Likewise, the evidence shows that at a minimum the full-scale invasion of Ukraine was premised on a colonial, persecutory plan, the nature and scale of which was determined by what human rights violations were deemed necessary to occupy and subjugate Ukrainians along national, political, and cultural grounds. Evidence gathered by Ukraine’s Office of the Prosecutor General (OPG) and assessed by Global Rights Compliance’s Mobile Justice Teams shows that from the outset Russia’s criminal plan was intended to destroy the Ukrainian government and persecute those, whether military, security or civilian leaders, who might offer meaningful resistance to the colonial plan. This vicious assault on an entire nation’s right to self-determination had the express purpose of destroying Ukrainian identity. Whether elaborately articulated or planned or not, these were the seeds of a genocidal campaign: systematic acts designed to undermine the ability of Ukrainians to survive as a national group and to ensure their subjugation to the Russian empire. As with all such imperialistic and amoral campaigns, an intention to subjugate being a mere stepping stone from a genocidal campaign.

Of course, Putin’s plan was always going to fail. The belief that Ukrainians were a fabricated nation, an inferior people with no "stable traditions of real statehood" held hostage by an extremist elite "mindlessly emulating foreign models" of governance, unwilling or incapable of offering resistance, has been fully exposed. Putin’s hubris and the Kremlin’s inability to understand Ukrainians and the strength of their nation and national character is now evident for all but the most deluded to see.

Unfortunately, dying empires do not tend to go silently.

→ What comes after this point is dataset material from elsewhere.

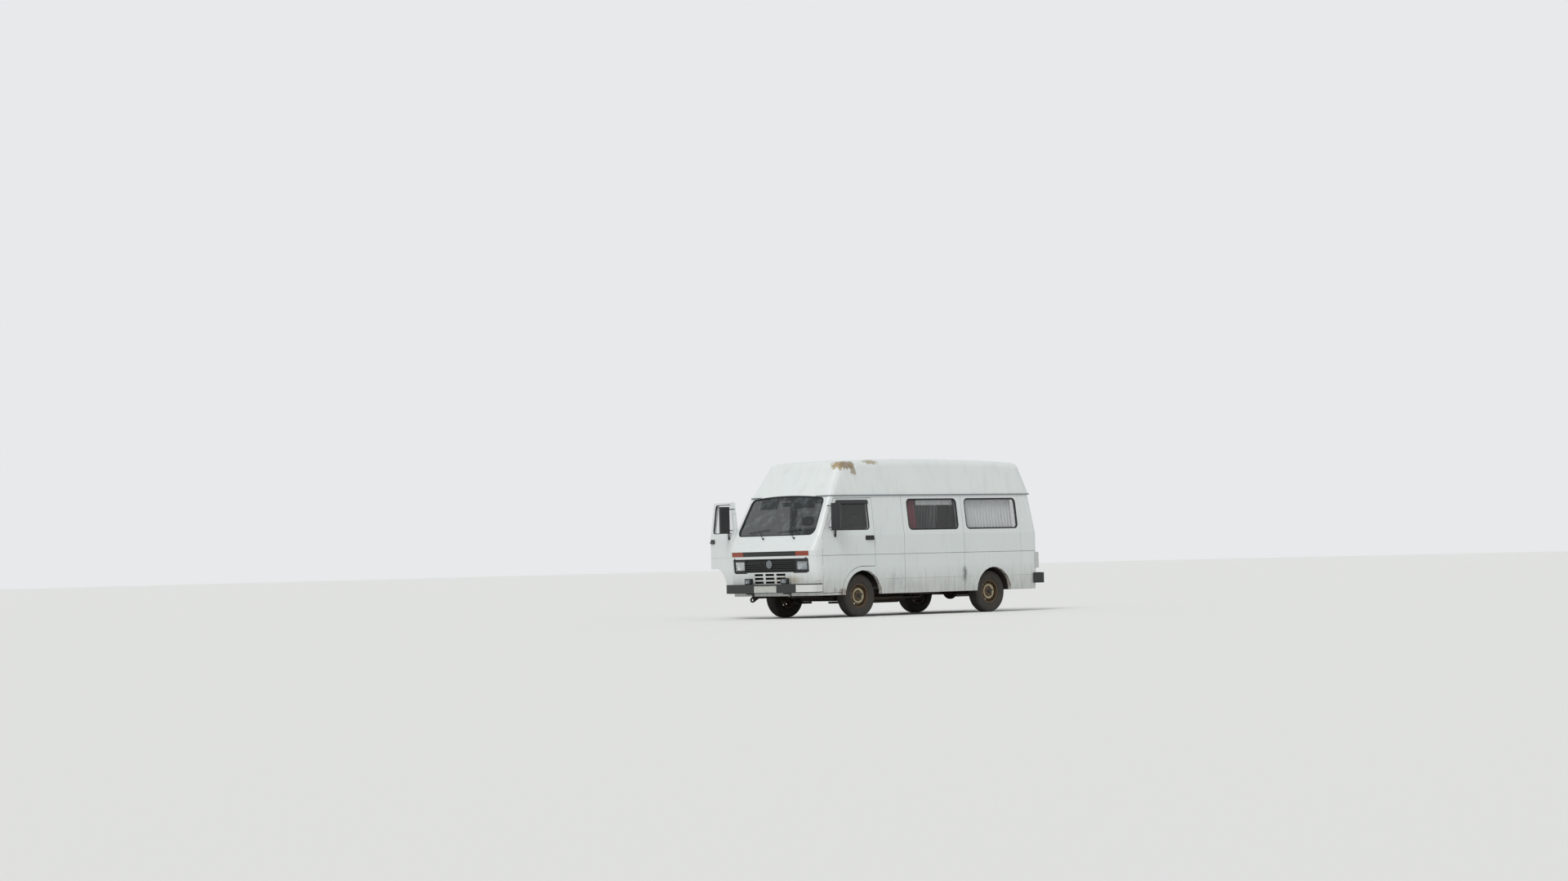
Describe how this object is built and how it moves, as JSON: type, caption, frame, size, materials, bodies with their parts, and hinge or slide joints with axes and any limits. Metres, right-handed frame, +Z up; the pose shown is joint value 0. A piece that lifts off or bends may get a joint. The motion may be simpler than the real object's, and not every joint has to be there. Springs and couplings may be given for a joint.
{
  "type": "high-roof camper van",
  "caption": "Forward-control camper van with a tall moulded roof, hinged cab and rear doors, steered front wheels and a sliding side door; right cab door stands open.",
  "frame": {"origin": "on the floor, on the centreline, straight below the front axle", "axes": "+X forward, +Y to the left of the vehicle, +Z up"},
  "size_m": [5.36, 3.2793, 2.5149],
  "materials": {
    "white_paint": "gloss, dusty",
    "roof_gelcoat": "weathered satin",
    "window_glass": "smooth",
    "black_plastic": "satin, dusty",
    "lamp_glass": "fluted",
    "amber_lens": "smooth",
    "red_lens": "smooth",
    "chassis_paint": "dull, dirty",
    "cast_metal": "rough",
    "bare_steel": "dull",
    "tyre_rubber": "dusty",
    "wheel_enamel": "dusty satin",
    "seat_cloth": "woven",
    "curtain_cloth": "woven",
    "dash_plastic": "grained",
    "floor_paint": "dull"
  },
  "bodies": {
    "root": {"nose_panel": "white_paint", "cab_frame": "white_paint", "side_wall_left": "white_paint", "side_wall_right": "white_paint", "sliding_door": "white_paint", "rear_frame": "white_paint", "high_roof": "roof_gelcoat", "windscreen": "window_glass", "side_windows": "window_glass", "grille": "black_plastic", "headlamps": "lamp_glass", "turn_signals": "amber_lens", "wipers": "black_plastic", "tow_eyes": "chassis_paint", "cab_floor": "floor_paint", "wheel_housings": "chassis_paint", "front_bumper": "white_paint", "fog_lamps": "black_plastic", "rear_bumper": "black_plastic", "tail_lamps": "red_lens", "chassis_frame": "chassis_paint", "floor_pan": "floor_paint", "front_axle": "chassis_paint", "rear_axle": "cast_metal", "engine": "cast_metal", "drive_shaft": "chassis_paint", "fuel_tank": "chassis_paint", "exhaust": "bare_steel", "cab_seats": "seat_cloth", "seat_bases": "chassis_paint", "dashboard": "dash_plastic", "steering_wheel": "dash_plastic", "curtains": "curtain_cloth"},
    "steering_left": {"knuckle_left": "cast_metal"},
    "steering_right": {"knuckle_right": "cast_metal"},
    "door_left": {"door_front_left": "white_paint", "door_glass_left": "window_glass", "mirror_left": "black_plastic"},
    "door_right": {"door_front_right": "white_paint", "door_glass_right": "window_glass", "mirror_right": "black_plastic"},
    "rear_door_left": {"rear_door_left": "white_paint", "rear_glass_left": "window_glass"},
    "rear_door_right": {"rear_door_right": "white_paint", "rear_glass_right": "window_glass"},
    "wheel_front_left": {"rim_front_left": "wheel_enamel", "tyre_front_left": "tyre_rubber"},
    "wheel_front_right": {"rim_front_right": "wheel_enamel", "tyre_front_right": "tyre_rubber"},
    "wheel_rear_left": {"rim_rear_left": "wheel_enamel", "tyre_rear_left": "tyre_rubber"},
    "wheel_rear_right": {"rim_rear_right": "wheel_enamel", "tyre_rear_right": "tyre_rubber"}
  },
  "joints": [
    {"name": "steer_left", "type": "hinge", "parent": "root", "child": "steering_left", "pos_m": [0, 0.76, 0.335], "axis": [0, 0, 1], "range_deg": [-35, 35]},
    {"name": "steer_right", "type": "hinge", "parent": "root", "child": "steering_right", "pos_m": [0, -0.76, 0.335], "axis": [0, 0, 1], "range_deg": [-35, 35]},
    {"name": "roll_front_left", "type": "hinge", "parent": "steering_left", "child": "wheel_front_left", "pos_m": [0, 0.827, 0.335], "axis": [0, 1, 0], "continuous": true},
    {"name": "roll_front_right", "type": "hinge", "parent": "steering_right", "child": "wheel_front_right", "pos_m": [0, -0.827, 0.335], "axis": [0, 1, 0], "continuous": true},
    {"name": "roll_rear_left", "type": "hinge", "parent": "root", "child": "wheel_rear_left", "pos_m": [-2.95, 0.827, 0.335], "axis": [0, 1, 0], "continuous": true},
    {"name": "roll_rear_right", "type": "hinge", "parent": "root", "child": "wheel_rear_right", "pos_m": [-2.95, -0.827, 0.335], "axis": [0, 1, 0], "continuous": true},
    {"name": "door_left_hinge", "type": "hinge", "parent": "root", "child": "door_left", "pos_m": [0.868, 1.01, 0.9], "axis": [0, 0, -1], "range_deg": [0, 75]},
    {"name": "door_right_hinge", "type": "hinge", "parent": "root", "child": "door_right", "pos_m": [0.868, -1.01, 0.9], "axis": [0, 0, 1], "range_deg": [-69, 6]},
    {"name": "rear_door_left_hinge", "type": "hinge", "parent": "root", "child": "rear_door_left", "pos_m": [-4.002, 0.92, 1], "axis": [0, 0, -1], "range_deg": [0, 95]},
    {"name": "rear_door_right_hinge", "type": "hinge", "parent": "root", "child": "rear_door_right", "pos_m": [-4.002, -0.92, 1], "axis": [0, 0, 1], "range_deg": [0, 95]}
  ],
  "couplings": [
    {"joint": "steer_right", "follows": "steer_left", "ratio": 1}
  ]
}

Evidence of atrocity crimes collected by the OPG demonstrates that Russia’s failed colonial project and Ukrainian’s valiant resistance is accompanied by an ever-growing list of persons targeted for detention, torture, death, deportation or persecutory abuse. Over the last two years, those labelled "pro-Ukrainian" found themselves in the crosshairs of a destructive plan hellbent on imperial, persecutory violence towards people and property, leaning increasingly towards the genocidal. Anyone capable of resisting the colonial project – from public officials, law enforcement, military, activists, journalists, religious leaders, educators, civil society volunteers, to more – all became, not only desirable, but necessary targets. Children, erstwhile inheritors of Ukrainian’s future, are cruelly targeted, transferred to Russia as objects or for imperialistic indoctrination.

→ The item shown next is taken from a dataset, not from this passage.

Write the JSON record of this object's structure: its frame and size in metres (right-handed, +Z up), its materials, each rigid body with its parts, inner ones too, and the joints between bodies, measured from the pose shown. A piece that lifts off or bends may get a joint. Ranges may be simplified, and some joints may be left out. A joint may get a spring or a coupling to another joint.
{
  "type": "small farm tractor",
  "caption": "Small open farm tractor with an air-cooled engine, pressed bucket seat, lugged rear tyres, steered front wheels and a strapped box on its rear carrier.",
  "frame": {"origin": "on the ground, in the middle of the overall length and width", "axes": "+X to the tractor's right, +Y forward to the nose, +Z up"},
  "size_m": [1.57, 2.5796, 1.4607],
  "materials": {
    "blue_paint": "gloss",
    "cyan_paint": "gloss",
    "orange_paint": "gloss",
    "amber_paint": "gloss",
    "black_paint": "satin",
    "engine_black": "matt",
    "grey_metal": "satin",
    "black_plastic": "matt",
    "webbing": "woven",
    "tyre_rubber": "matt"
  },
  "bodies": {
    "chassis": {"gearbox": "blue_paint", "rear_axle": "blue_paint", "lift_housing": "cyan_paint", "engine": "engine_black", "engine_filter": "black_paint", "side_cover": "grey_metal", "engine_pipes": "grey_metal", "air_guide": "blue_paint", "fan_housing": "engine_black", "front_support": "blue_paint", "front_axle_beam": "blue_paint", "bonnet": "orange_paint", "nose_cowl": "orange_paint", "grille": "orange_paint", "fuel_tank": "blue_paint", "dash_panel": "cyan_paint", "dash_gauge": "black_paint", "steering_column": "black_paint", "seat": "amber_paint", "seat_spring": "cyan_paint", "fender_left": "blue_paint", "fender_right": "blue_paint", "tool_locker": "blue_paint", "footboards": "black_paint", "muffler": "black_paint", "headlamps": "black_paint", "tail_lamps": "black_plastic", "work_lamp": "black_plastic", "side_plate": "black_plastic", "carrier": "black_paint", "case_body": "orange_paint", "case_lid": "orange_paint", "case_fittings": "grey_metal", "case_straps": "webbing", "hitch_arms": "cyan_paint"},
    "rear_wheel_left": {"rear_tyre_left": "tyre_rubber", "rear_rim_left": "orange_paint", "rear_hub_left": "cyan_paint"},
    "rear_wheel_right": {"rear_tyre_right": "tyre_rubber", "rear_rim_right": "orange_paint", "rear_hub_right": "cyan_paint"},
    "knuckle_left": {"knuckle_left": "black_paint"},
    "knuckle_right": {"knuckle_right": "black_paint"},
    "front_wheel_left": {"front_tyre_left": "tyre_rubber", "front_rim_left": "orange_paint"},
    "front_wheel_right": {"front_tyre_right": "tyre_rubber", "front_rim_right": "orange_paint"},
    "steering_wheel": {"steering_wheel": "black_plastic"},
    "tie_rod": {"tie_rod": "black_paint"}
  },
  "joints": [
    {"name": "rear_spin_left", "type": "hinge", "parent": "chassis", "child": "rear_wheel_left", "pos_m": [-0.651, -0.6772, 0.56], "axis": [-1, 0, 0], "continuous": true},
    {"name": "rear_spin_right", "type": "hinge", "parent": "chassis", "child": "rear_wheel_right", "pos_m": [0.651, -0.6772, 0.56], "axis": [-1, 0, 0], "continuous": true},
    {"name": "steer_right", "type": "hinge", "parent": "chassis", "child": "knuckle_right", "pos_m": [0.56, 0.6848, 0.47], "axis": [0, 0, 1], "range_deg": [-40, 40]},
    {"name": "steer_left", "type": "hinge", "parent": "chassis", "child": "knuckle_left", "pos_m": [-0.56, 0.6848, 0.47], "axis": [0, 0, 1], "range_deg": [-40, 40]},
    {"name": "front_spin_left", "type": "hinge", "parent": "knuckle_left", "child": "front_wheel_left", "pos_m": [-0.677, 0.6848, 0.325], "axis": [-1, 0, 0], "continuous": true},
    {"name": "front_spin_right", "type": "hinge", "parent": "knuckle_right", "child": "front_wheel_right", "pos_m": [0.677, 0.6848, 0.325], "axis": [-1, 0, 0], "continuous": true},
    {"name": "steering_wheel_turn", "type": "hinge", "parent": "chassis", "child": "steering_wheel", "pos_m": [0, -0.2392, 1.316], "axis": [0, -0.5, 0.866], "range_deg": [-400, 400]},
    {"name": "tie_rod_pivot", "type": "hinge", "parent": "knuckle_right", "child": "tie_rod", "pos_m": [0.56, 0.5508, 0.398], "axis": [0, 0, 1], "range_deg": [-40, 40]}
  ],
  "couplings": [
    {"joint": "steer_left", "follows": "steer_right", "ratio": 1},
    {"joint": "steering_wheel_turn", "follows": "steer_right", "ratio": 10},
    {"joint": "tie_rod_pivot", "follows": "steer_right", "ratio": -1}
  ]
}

So there is no doubt that Russia’s goal was to destroy Ukraine’s independence and sovereignty – seeking to remove its existence as a nation with equal rights and to effectively turn it into a Western Russian colony. But we must also follow the evidence. Unquestionably, this colonial project was buttressed by a willingness to destroy what was required to achieve these manifest goals. The significance of such necessary destruction is found in the perceived goal it serves – to assimilate the ‘lesser’ nation next door. If not assimilate, subjugate. And if not subjugate, exterminate and destroy what needs to be destroyed. The ‘Russian imperative’ by divine prescription.

Of course, even for perpetrators of evil there are lines that are best not crossed. Disinformation can fool some, but not all, of the people all the time. Mass slaughters, like Bucha and Mariupol, evoke commonly understood notions of genocide and attract unwelcome attention. Patience allows colonial plans and possible genocidal escalation to hide in plain sight, especially as the slow burning and incremental destruction of significant parts of a group often only becomes apparent in retrospect. Viewed through a colonial lens, we are left with less and less room for doubt as to Putin’s true ultimate goals. To deny a nation’s right to determine its future is to deny international law. To do so by destroying a significant part of the national group is to commit genocide.